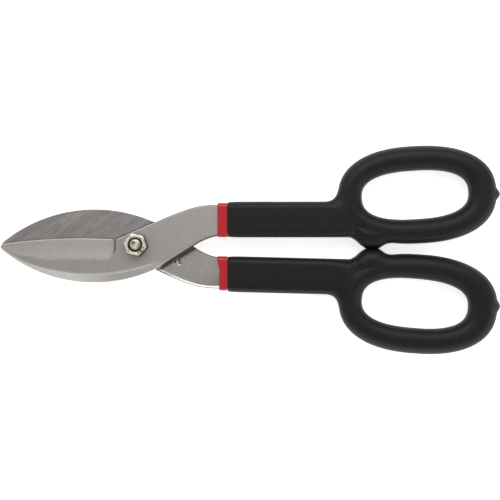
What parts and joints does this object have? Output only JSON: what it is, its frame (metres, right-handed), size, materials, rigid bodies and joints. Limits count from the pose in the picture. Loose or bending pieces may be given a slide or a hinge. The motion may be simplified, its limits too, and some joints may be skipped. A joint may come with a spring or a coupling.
{
  "type": "tin snips",
  "caption": "Straight-pattern tin snips: two forged levers crossing at a bolted pivot, with dipped grips round their shanks and closed finger loops.",
  "frame": {"origin": "on the pivot axis, in the plane of the bolt head's face and the undersides of the grips, which the tool rests on", "axes": "+X from the pivot towards the handles, +Y towards the front lever's handle, +Z out of the nut"},
  "size_m": [0.3059, 0.128, 0.0193],
  "materials": {
    "forged_steel": "ground and sandblasted",
    "plated_steel": "bright plated",
    "black_vinyl": "satin",
    "red_vinyl": "glossy"
  },
  "bodies": {
    "front_lever": {"front_blade": "forged_steel", "front_collar": "red_vinyl", "front_grip": "black_vinyl"},
    "rear_lever": {"rear_blade": "forged_steel", "rear_collar": "red_vinyl", "rear_grip": "black_vinyl", "pivot_bolt": "plated_steel", "pivot_nut": "plated_steel"}
  },
  "joints": [
    {"name": "pivot", "type": "hinge", "parent": "front_lever", "child": "rear_lever", "pos_m": [0, 0, 0], "axis": [0, 0, -1], "range_deg": [0, 45]}
  ]
}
* * * * *
TO DO: Write out the whole listing again. Match it word for word.

EXERCISE OUTPUT:
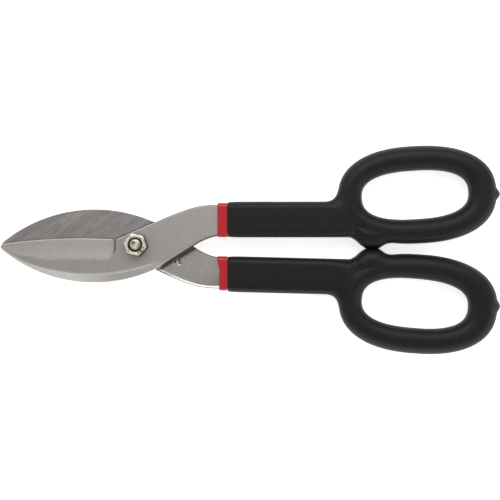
What parts and joints does this object have? Output only JSON: what it is, its frame (metres, right-handed), size, materials, rigid bodies and joints. Limits count from the pose in the picture. Loose or bending pieces may be given a slide or a hinge. The motion may be simplified, its limits too, and some joints may be skipped. A joint may come with a spring or a coupling.
{
  "type": "tin snips",
  "caption": "Straight-pattern tin snips: two forged levers crossing at a bolted pivot, with dipped grips round their shanks and closed finger loops.",
  "frame": {"origin": "on the pivot axis, in the plane of the bolt head's face and the undersides of the grips, which the tool rests on", "axes": "+X from the pivot towards the handles, +Y towards the front lever's handle, +Z out of the nut"},
  "size_m": [0.3059, 0.128, 0.0193],
  "materials": {
    "forged_steel": "ground and sandblasted",
    "plated_steel": "bright plated",
    "black_vinyl": "satin",
    "red_vinyl": "glossy"
  },
  "bodies": {
    "front_lever": {"front_blade": "forged_steel", "front_collar": "red_vinyl", "front_grip": "black_vinyl"},
    "rear_lever": {"rear_blade": "forged_steel", "rear_collar": "red_vinyl", "rear_grip": "black_vinyl", "pivot_bolt": "plated_steel", "pivot_nut": "plated_steel"}
  },
  "joints": [
    {"name": "pivot", "type": "hinge", "parent": "front_lever", "child": "rear_lever", "pos_m": [0, 0, 0], "axis": [0, 0, -1], "range_deg": [0, 45]}
  ]
}